Enfin, dans ce cahier de doléances, la CAF manque souvent, par calcul politicien, de fermeté. L’histoire du bras de fer entre la RSB et les autorités algériennes en est la dernière illustration. Ce feuilleton, que les fans du monde entier ont suivi avec intérêt, n’a toujours pas connu son épilogue faute de décision, ou de sanction à l’encontre de l’USMA et de la FAF de la part de la commission de discipline. Cet impair n’est que le dernier épisode des offenses faites par nos chers voisins par rapport à la réglementation de l’instance présidée par le Dr Motsepe.
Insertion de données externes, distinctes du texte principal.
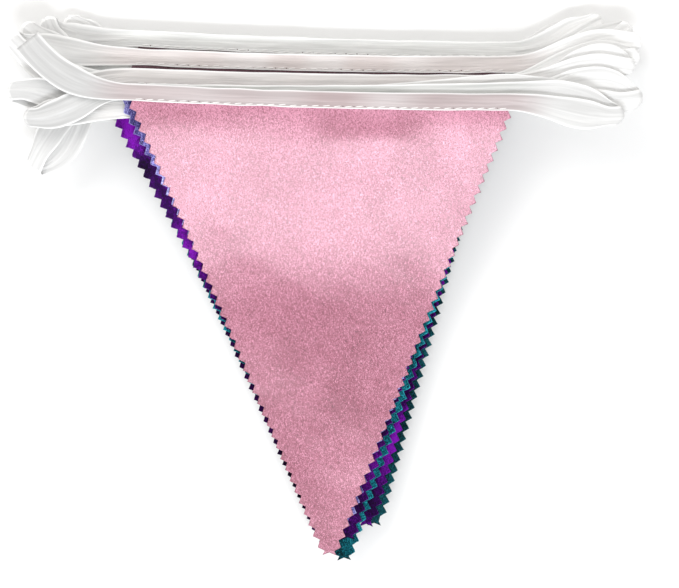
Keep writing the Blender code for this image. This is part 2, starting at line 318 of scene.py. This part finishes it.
def cut_pennant(drop, lean, late, per_half, columns):
    """Flat points along and up from the seam, with the depth and count of the teeth."""
    # Rows: hidden margin, then every part of a tooth, then the fork.
    half_steps = 2 * TEETH_PER_SIDE * per_half
    share = np.arange(half_steps + 1) / half_steps
    neck_v = -drop + NECK_RISE
    v = share * neck_v
    mid = 0.5 * PENNANT_WIDTH + lean
    left = share * (mid - NECK_HALF)
    right = PENNANT_WIDTH + share * (mid + NECK_HALF - PENNANT_WIDTH)
    count = share * TEETH_PER_SIDE + 0.5 * late
    tooth = TOOTH_DEPTH * (1.0 - 2.0 * np.abs(count % 1.0 - 0.5))
    tooth *= 1.0 + 0.06 * rng.standard_normal(len(share))
    if late:
        tooth[(share < 0.5 / TEETH_PER_SIDE) | (share > 1.0 - 0.5 / TEETH_PER_SIDE)] = 0.0
    lengths = np.hypot(left[-1] - left[0], neck_v), np.hypot(right[-1] - right[0], neck_v)
    lean_l, lean_r = -neck_v / lengths[0], -neck_v / lengths[1]
    drop_l, drop_r = (left[-1] - left[0]) / lengths[0], (right[0] - right[-1]) / lengths[1]
    u = np.zeros((len(share), columns + 1))
    vv = np.repeat(v[:, None], columns + 1, axis=1)
    inner = np.linspace(0.0, 1.0, columns - 1)
    inset = np.minimum(0.35 * MM, 0.1 * (right - left))
    u[:, 1:-1] = (left + inset)[:, None] + (right - left - 2 * inset)[:, None] * inner
    u[:, 0] = left - tooth * lean_l
    u[:, -1] = right + tooth * lean_r
    vv[:, 0] -= tooth * drop_l
    vv[:, -1] -= tooth * drop_r
    margin_u = np.stack([left[0] + PENNANT_WIDTH * np.linspace(0, 1, columns + 1)] * 2)
    margin_v = np.stack((np.full(columns + 1, MARGIN), np.full(columns + 1, 0.4 * MARGIN)))
    fork = np.linspace(-FORK_HALF, FORK_HALF, columns + 1)
    fork_v = -drop + FORK_NOTCH * (1.0 - np.abs(fork) / FORK_HALF)
    u = with_rims(np.concatenate((margin_u, u, (mid + fork)[None])))
    vv = with_rims(np.concatenate((margin_v, vv, fork_v[None])))
    return u, vv, tooth, count


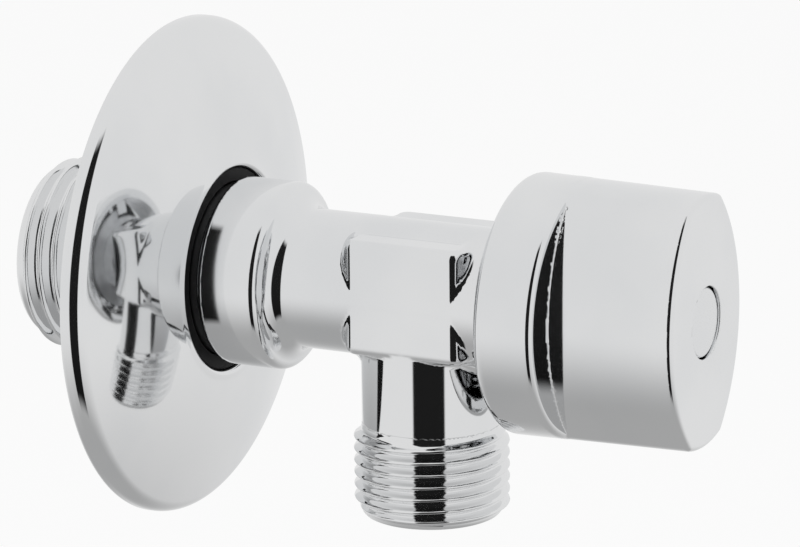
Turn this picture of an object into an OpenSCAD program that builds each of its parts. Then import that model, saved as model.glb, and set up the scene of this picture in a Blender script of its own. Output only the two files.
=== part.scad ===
// Angle ball valve with a wall plate and a coaxial knob, millimetres.
// X runs out of the wall along the inlet, the body and the stem. Z is up and the outlet points down.
// The origin is on the inlet axis, in the plane of the finished wall. The valve is drawn open.

/* [Wall plate] */
// Outer diameter of the pressed plate
plate_d = 54; // [50:0.5:70]
// Distance from the wall to the plate's front at its hole
plate_rise = 6.6; // [5.6:0.1:9]
// Radius of the dished front face
plate_dome_r = 70.5; // [64:0.5:120]
// Radius of the rounded shoulder between rim and face
plate_shoulder_r = 1.9; // [1.2:0.1:2.2]
// Thickness of the sheet
plate_t = 0.8; // [0.5:0.1:1]
// Diameter of the hole for the valve
plate_hole_d = 22.1; // [21.8:0.1:24]
// Depth of the neck drawn inwards round the hole
plate_neck_l = 2; // [1.6:0.1:2.4]

/* [Plate ring] */
// How far the ring's nose lies behind the plate's front
ring_inset = 0.45; // [0.3:0.05:0.8]
// Thickness of the flange behind the plate
ring_flange_t = 1.3; // [0.8:0.1:1.6]
// Height of the flange above the sleeve
ring_flange_h = 1.5; // [0.9:0.1:2.5]
// Radial clearance between ring and body
ring_gap = 0.05; // [0.02:0.01:0.1]

/* [Body outside] */
// Diameter of the tube between collar, block and knob
tube_d = 15; // [14.8:0.1:17]
// Diameter of the collar in front of the plate
collar_d = 20.3; // [19.4:0.1:21.4]
// Length of the collar
collar_l = 6.9; // [5:0.1:8]
// Rounding of the collar's front edge
collar_edge_r = 0.9; // [0.4:0.1:1.2]
// Rounding of the collar's back edge
collar_back_r = 0.5; // [0.3:0.1:0.8]
// Radius of the cove between collar and tube
cove_r = 2.4; // [1.8:0.1:2.8]
// Space between the plate's front and the collar
collar_gap = 0.7; // [0.5:0.1:1.5]
// Diameter of the neck that carries the plate ring
neck_d = 18.8; // [17:0.1:19.2]
// Distance from the wall to the outlet's axis
outlet_at = 30; // [30:0.5:36]
// Width across the two spanner flats
block_w = 15; // [14.8:0.1:17]
// Length of the block along the body
block_l = 14; // [12:0.5:15]
// Height of the block above the body's axis
block_up = 6.6; // [6:0.1:7]
// Depth of the block below the body's axis
block_down = 5.9; // [5.4:0.1:6.4]
// Rounding of the block's upright edges
block_edge_r = 1.5; // [0.8:0.1:2]
// Rounding of the block's long edges
block_long_r = 1; // [0.6:0.1:1.6]
// Radius of the fillet in the angle between tube and outlet
angle_fillet_r = 1.4; // [0.8:0.1:2]

/* [Inlet thread] */
// Major diameter of the pipe thread, size one half
inlet_major_d = 20.955; // [20.955:0.001:20.955]
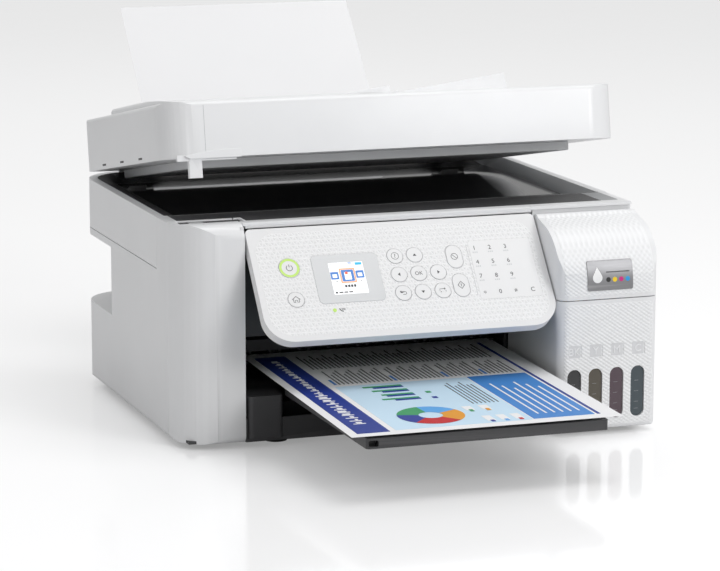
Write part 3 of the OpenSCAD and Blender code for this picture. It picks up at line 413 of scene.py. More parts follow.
@dataclass(frozen=True)
class Plastic(Finish):
    """Moulded plastic with grain, handling marks, a little dust, softly worn edges, painted shade in its
    inner corners and, with a relief, grooves painted paler as a painted highlight.
    """

    depth: float = 0.00002
    spread: float = 0.10
    dust: float = 0.05
    # the amount of edge wear and of painted shade in inner corners
    wear_and_shade: float = 0.10
    coat: float = 0.0
    relief: Relief = Relief.PLAIN
    centre: Span = (0.0, 0.0)
    half: Span = (1.0, 1.0)
    corner: float = 0.01

    def dress(self, g: Graph, pins: Sockets) -> None:
        """Links colour, roughness and surface height."""
        grain = g.group(Effects.grain(), Scale=2600.0)
        tone = g.mix(grain["Tone"], self.tint(0.965), self.tint(1.05, 0.01))
        dusty = g.group(Effects.dust(), Color=tone, Amount=self.dust)["Color"]
        edge = self.tint(1.0, 0.10)
        # Worn convex edges, and painted shade that darkens the inner corners.
        worn_and_shaded = g.group(Effects.wear_and_shade(), Color=dusty, Edge_Color=edge, Amount=self.wear_and_shade)["Color"]
        normal = g.bump(grain["Height"], 0.5, self.depth)
        if self.relief is not Relief.PLAIN:
            normal, raised = self.raise_relief(g, normal)
            # Painted highlight: the grooves of the relief are painted paler than its faces, as if light
            # caught the pattern.
            worn_and_shaded = g.mix(raised, self.tint(1.10, 0.03), worn_and_shaded)
        g.feed(worn_and_shaded, pins["Base Color"])
        g.feed(normal, pins["Normal"])
        self.handle(g, pins, self.spread)
        pins["Coat Weight"].default_value = self.coat
        pins["Coat Roughness"].default_value = 0.12

    def raise_relief(self, g: Graph, normal: Socket) -> tuple[Socket, Socket]:
        """Adds the moulded pattern inside its smooth rim.

        Args:
            g: the material's graph.
            normal: the surface's direction with its grain.

        Returns:
            The direction with both, and the share of each point that is not in a groove.
        """
        place = g.place()
        if self.relief is Relief.LATTICE:
            height = g.group(Effects.lattice(), Pitch=4.5 * MM)["Height"]
            flat, depth = place, 0.35 * MM
        else:
            height = g.group(Effects.ripple(), Width=2.2 * MM, Row=1.5 * MM)["Height"]
            x, _, z = g.split(place)
            flat, depth = g.add("ShaderNodeCombineXYZ", {0: x, 1: z}).outputs[0], 0.45 * MM
        mask = g.group(
            Effects.field(),
            Vector=flat,
            Centre=(*self.centre, 0.0),
            Half=(*self.half, 0.0),
            Radius=self.corner,
            Fade=1.0 * MM,
        )["Mask"]
        masked = g.math("MULTIPLY", height, mask)
        # the share out of the grooves, which the colour uses to paint the grooves paler as a painted
        # highlight
        raised = g.math("MAXIMUM", g.math("SUBTRACT", 1.0, mask), masked)
        return g.bump(masked, 0.9, depth, normal), raised


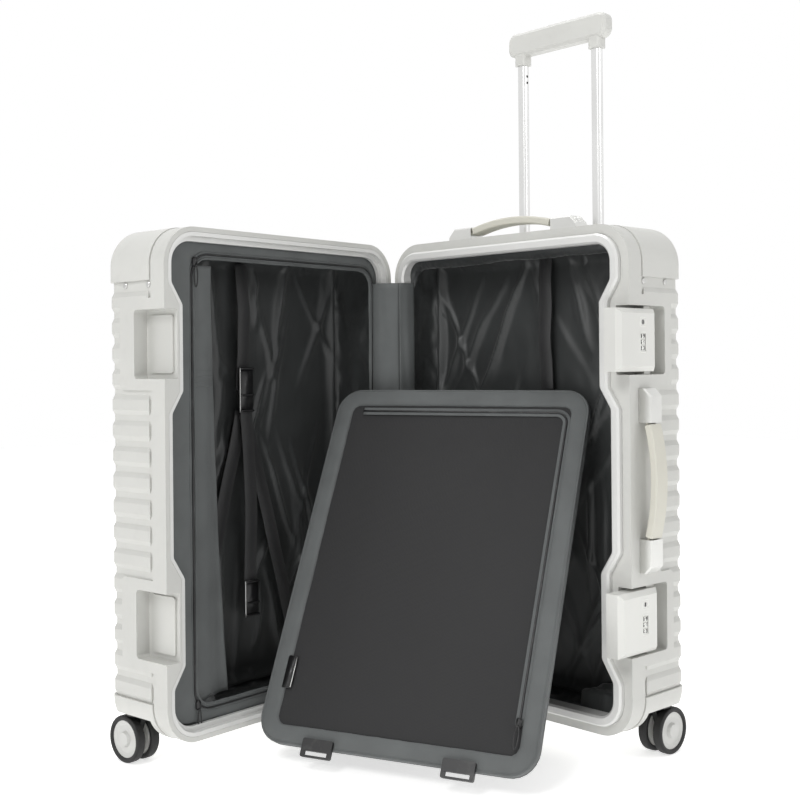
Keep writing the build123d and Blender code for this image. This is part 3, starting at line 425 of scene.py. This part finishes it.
def displace(obj, amount, scale, seed):
    """Push points along their normals by the crease height."""
    work = bmesh.new()
    work.from_mesh(obj.data)
    work.normal_update()
    moves = [v.normal * (folds(v.co, scale, seed) - 0.35) * amount for v in work.verts]
    for v, move in zip(work.verts, moves):
        v.co += move
    work.to_mesh(obj.data)
    work.free()


def band(name, line, across, width, thick, material, body, replaced=(), bulge=0.0):
    """A strap along a line of points: across gives its width direction at each point."""
    count = len(line)
    points = []
    for i, p in enumerate(line):
        before, after = line[max(i - 1, 0)], line[min(i + 1, count - 1)]
        along = (after - before).normalized()
        side = across[i] if isinstance(across, list) else across
        side = (side - along * side.dot(along)).normalized()
        up = along.cross(side).normalized()
        w, t = width / 2 * MM, thick / 2 * MM
        ring = [(-w, -t * 0.4), (-w * 0.96, -t), (0, -t - bulge * MM), (w * 0.96, -t), (w, -t * 0.4),
                (w, t * 0.4), (w * 0.96, t), (0, t + bulge * MM), (-w * 0.96, t), (-w, t * 0.4)]
        points += [p + side * a + up * b for a, b in ring]
    faces = grid_faces(count, 10, close_columns=True)
    faces += [tuple(range(10))[::-1], tuple((count - 1) * 10 + k for k in range(10))]
    return piece(name, points, faces, material, body, replaced)


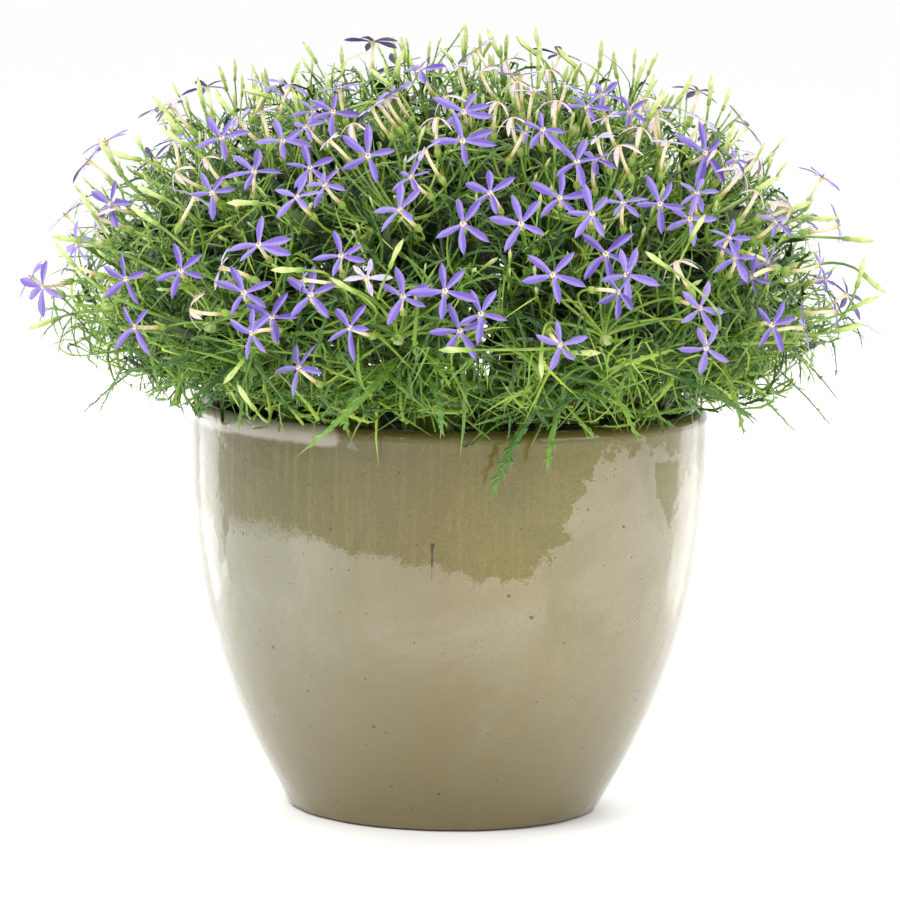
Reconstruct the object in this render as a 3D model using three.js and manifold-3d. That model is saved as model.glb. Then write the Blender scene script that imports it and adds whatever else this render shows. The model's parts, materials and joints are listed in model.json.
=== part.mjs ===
// Potted laurentia: a round glazed planter filled with compost, and in it a mound of soft shoots with finely
// cut leaves, pale green buds and violet star blooms on long tubes.
// Millimetres. The origin is the middle of the pot's foot; X runs to the right, Y to the back and Z up.
import * as THREE from 'three';
import { mergeVertices } from 'three/addons/utils/BufferGeometryUtils.js';
import Module from 'manifold-3d';

const wasm = await Module();
wasm.setup();

// Pot
const POT_HEIGHT = 236;
const FOOT_RADIUS = 88;
const BODY_RADIUS = 149.5;
const SWELL_HEIGHT = 210; // the belly swells up to here, and above it the wall stands upright
const SWELL_CURVE = 2.3;
const WALL = 12;
const FLOOR = 12;
const FOOT_EDGE = 2;
const ROUND_STEPS = 38;

// Compost
const COMPOST_TOP = 218;
const STEM_RADIUS = 3;
const STEM_DEPTH = 30;
const HOLE_SIDES = 6;

// Mound of the plant: an oval dome above its widest height and a shallower bowl below it
const MOUND_RADIUS = 250;
const MOUND_MIDDLE = 303;
const MOUND_RISE = 148;
const MOUND_DROP = 84;
const CROWN_RADIUS = 118; // where the outermost stems leave the compost, for a shoot that hangs
const CROWN_POLAR = 120;

// Shoots, in rings from the top of the dome down: angle from upright, number, turn of the first one
const SHOOT_RINGS = [
  { polar: 0, count: 1, turn: 0 },
  { polar: 27, count: 6, turn: 20 },
  { polar: 58, count: 10, turn: 8 },
  { polar: 95, count: 11, turn: 0 },
];
const SHOOT_SIDES = 5;
const CORE_START = 0.3; // along the shoot
const CORE_WIDEST = 0.64;
const CORE_END = 0.8;
const CORE_RADIUS = 44;
const SEAT_RADIUS = 4;
const BEAD_HEIGHT = 9; // the spray's foot, a small bead that its stalks start from
const BEAD_RADIUS = 6.5;
const BEAD_SIDES = 5;
const LEAVES_PER_SHOOT = 4;
const LEAF_LENGTH = 70;
const LEAF_THICKNESS = 1.6;

// Blooms and buds
const PETALS = 5;
const PETAL_THICKNESS = 1.8;
const TUBE_LENGTH = 22;
const TUBE_RADIUS = 1.7;
const TUBE_SIDES = 3;
const STALK_RADIUS = 1.1;
const BUD_LENGTH = 17;
const BUD_RADIUS = 3.2;
const BACK_BLOOMS = 44; // spread over the whole dome; only those at the back and the sides are used

// Gap that resting pieces keep, and the room that leaves and blooms keep from their neighbours
const GAP = 0.3;
const ROOM = 1.2;

// The eye that the picture was taken from, in millimetres, and its picture in pixels
const EYE = new THREE.Vector3(0, -3000, 583);
const EYE_AIM = new THREE.Vector3(0.5, 0, 207);
const EYE_ROLL = THREE.MathUtils.degToRad(1.09);
const FOCAL_PIXELS = 5210;
const PICTURE_MIDDLE_X = 450;
const PICTURE_MIDDLE_Y = 451;

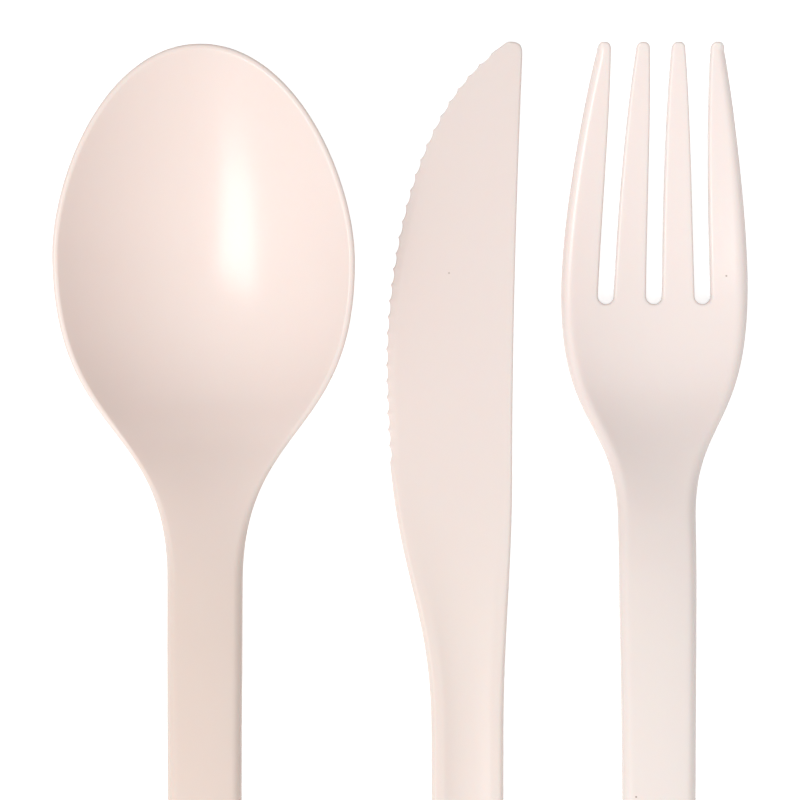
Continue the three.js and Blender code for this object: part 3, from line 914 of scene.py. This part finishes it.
def slot_insets(radius):
    return radius[:, None] * EDGE_STEPS[None]


def outer_insets(radius, flange, spread):
    """Distances in from the outer edge: over the rounding, then past it or over the flange's foot."""
    past = radius[:, None] * (1 + (PAST_STEPS[None] - 1) * spread[:, None])
    return np.hstack([slot_insets(radius), mix(past, FORK_FLANGE_STEPS[None], flange[:, None])])


strip_rows = np.arange(TIP_ROWS + SIDE_ROWS + ROOT_ROWS + 1)
down_tine = smooth(strip_rows, TIP_ROWS, TIP_ROWS + SIDE_ROWS)
slot_radius = np.full(len(strip_rows), SLOT_RADIUS)
full_radius = mix(TINE_RADIUS, HEAD_RADIUS, down_tine)
outer_radius = mix(SLOT_RADIUS, full_radius, smooth(strip_rows, 0, TIP_BLEND_ROWS))

middle_slot = tine_edge(slot_side(inner_tip, inner_mouth, MIDDLE_SWELL, slot_half, 0, 0), -1)
near_slot = tine_edge(slot_side(inner_tip, near_mouth, NEAR_SWELL, near_root, ROOT_LEAN, slot_centre), 1)
far_slot = tine_edge(slot_side(outer_tip, far_mouth, FAR_SWELL, far_root, ROOT_LEAN, slot_centre), -1)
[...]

On pourrait d’ailleurs rappeler le feuilleton du CHAN en Algérie, du discours du petit fils de Mandela ou d’autres camouflets infligés par le régime des caporaux à l’esprit sportif.
Dans cette affaire vieille de 5 mois, la CAF a décidé de ne rien décider. Et pourtant le risque est grand d’avoir des derbies entre clubs marocains et algériens avec la même équation: nos clubs jouant avec des maillots comprenant la carte intégrale du Maroc Vs une opposition quasi pavlovienne des autorités algériennes. Cet exemple illustre l’incapacité de l’exécutif (Président, SG) et des commissions juridiques à trancher et à faire appliquer de manière ferme sa propre législation.
Et en attendant Godot, pardon la CAF, nos clubs ont repris leur bâton de pèlerin en connaissance de cause. Souhaitons qu’ils puissent faire honneur à leurs supporters, et qu’ils fassent ainsi fi du laxisme d’une instance sclérosée sans vision prospective, et qui se complait dans sa zone de confort.